Resources for Learning and Improvement
Books and surveys
- Eugene Fama’s survey work on market efficiency and the evolution of efficiency testing
- Burton Malkiel’s writings on random walks and what they imply for everyday investors
Research and practitioner resources
- S&P Dow Jones Indices: SPIVA scorecards for active-versus-index comparisons
- CFA Institute research on active management, costs, and long-term performance evaluation
Regulatory and market-structure materials
- U.S. SEC educational resources on disclosure, market structure, and investor communications (useful for understanding how information reaches markets)
Skills that complement EMH thinking
- Benchmark selection and performance attribution (separating market beta, factor tilts, and true alpha)
- Basic statistics literacy (overfitting, sample size, multiple-testing issues)
- Trading mechanics (spreads, liquidity, and execution quality)
FAQs
Is the Efficient Market Hypothesis “true”?
The Efficient Market Hypothesis is best treated as an approximation that can be more accurate in some markets and periods than others. Highly liquid, widely covered markets often behave closer to EMH predictions, while less liquid or more constrained markets may deviate more.
Does the Efficient Market Hypothesis mean active investing is pointless?
No. The Efficient Market Hypothesis says consistent outperformance after costs is difficult, not impossible. It also implies that identifying skill in advance is hard, so evidence quality and implementation costs matter.
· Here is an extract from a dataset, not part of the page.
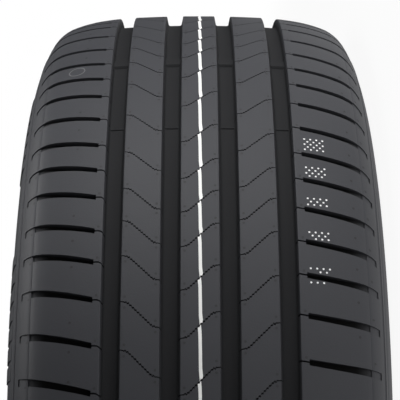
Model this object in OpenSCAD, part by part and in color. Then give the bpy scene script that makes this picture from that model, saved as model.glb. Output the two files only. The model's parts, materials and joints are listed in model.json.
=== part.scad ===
// Low-profile road tyre for a passenger car, lying on its sidewall.
// The spin axis is Z and the origin is the middle of the tyre. Outlines are drawn
// as [radius, height], and turns are counted from the -Y side towards +X.

/* [Size] */
// Outside diameter of the new tyre
outer_d = 634.3; // [628:0.1:642]
// Overall width across the sidewalls
section_w = 227.2; // [224:0.2:234]
// Diameter of the rim seat that the beads grip
bead_seat_d = 436.6; // [436:0.1:437.2]
// Distance between the outside faces of the beads, the width of the rim
rim_w = 190.5; // [180:0.5:200]

/* [Tread profile] */
// Radius of the tread crown across the tyre
crown_r = 870; // [700:10:1400]
// Radius of the tread where it starts to fall towards the shoulder
fall_r = 217; // [190:1:240]
// Radius of the outer tread beside the shoulder
outer_tread_r = 103; // [95:1:112]
// Radius of the round shoulder
shoulder_r = 27; // [24:0.5:30]
// Distance from the middle of the shoulder's arc out to the widest place of the tyre
shoulder_in = 34.4; // [33:0.1:38]

/* [Grooves] */
// Depth of the four grooves that run round the tyre
groove_depth = 6.8; // [5:0.1:8.5]
// Width of the rib on the centre line
centre_rib_w = 22.5; // [18:0.1:26]
// Width of the two grooves beside the centre rib
inner_groove_w = 11.7; // [9:0.1:13]
// Width of the two ribs between the grooves
middle_rib_w = 22.1; // [18:0.1:25]
// Width of the two grooves beside the shoulders
outer_groove_w = 11.4; // [9:0.1:13]
// How much the groove walls lean, as width lost at each side of the floor
groove_lean = 1.4; // [0.4:0.1:2.5]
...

Which form of EMH is most accepted?
Weak-form and semi-strong interpretations of the Efficient Market Hypothesis are commonly viewed as more realistic than strong-form efficiency, since information advantages and illegal insider activity can exist.
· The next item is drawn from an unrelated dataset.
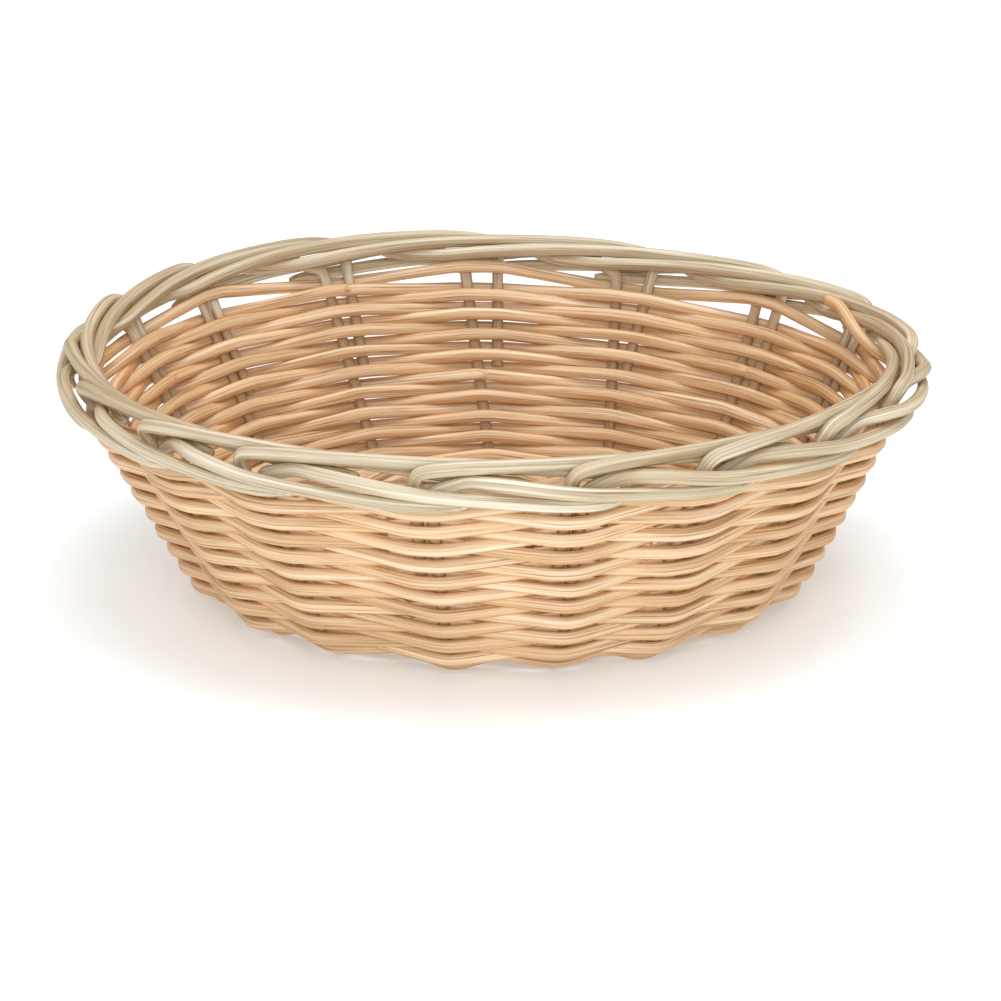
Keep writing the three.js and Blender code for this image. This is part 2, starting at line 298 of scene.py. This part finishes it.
def directions(line):
    """At each point of a line: along the reed, out of the surface that it lies on, and beside it."""
    points, slopes = line[:, :3], line[:, 3]
    tangents = np.gradient(points, axis=0)
    tangents /= np.linalg.norm(tangents, axis=1)[:, None]
    azimuths = np.arctan2(points[:, 0] - base_shift(points[:, 2]), -points[:, 1])
    facing = np.stack(
        [np.sin(slopes) * np.sin(azimuths), -np.sin(slopes) * np.cos(azimuths), -np.cos(slopes)], axis=1
    )
    facing -= tangents * np.sum(facing * tangents, axis=1)[:, None]
    facing /= np.linalg.norm(facing, axis=1)[:, None]
    return tangents, facing, np.cross(tangents, facing)


def unevenness(along, turn):
    """A reed isn't quite round, and it swells and thins by a few hundredths along its length."""
    start = draw.uniform(0, 100)
    swell = 1 + 0.03 * np.sin(along * 61 + start) + 0.02 * np.sin(along * 173 + 2 * start)
    lobes = 1 + 0.025 * np.cos(2 * turn + start) + 0.012 * np.cos(5 * turn + 2 * start)
    return swell[:, None] * lobes[None, :]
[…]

If markets are efficient, why do anomalies like value or momentum appear?
Some explanations are consistent with a more nuanced Efficient Market Hypothesis: anomalies may be compensation for risk, may reflect behavioral patterns, or may persist due to limits to arbitrage. Importantly, an anomaly in data does not automatically translate into exploitable profits after trading costs and capacity constraints.
Does EMH imply prices won’t crash?
No. The Efficient Market Hypothesis allows for crashes because new information (or new interpretations of risk) can arrive suddenly. EMH focuses on predictability and exploitable mispricing, not on guaranteeing stability.
How should I use EMH when evaluating a fund or strategy?
Use the Efficient Market Hypothesis as a checklist: compare costs to a benchmark alternative, look for net-of-fee and risk-adjusted evidence, check whether outperformance persists, and be wary of stories that depend on widely known public information providing an easy edge.
Conclusion
The Efficient Market Hypothesis frames markets as competitive information-processing systems where obvious bargains are quickly contested away. Its most practical message is cost-aware humility: beating a well-chosen benchmark consistently is hard, so fees, taxes, diversification, and evidence quality deserve priority. At the same time, EMH is not a claim of perfect prices or crash-proof markets, it is a baseline for evaluating whether an apparent advantage is real, repeatable, and achievable after real-world frictions.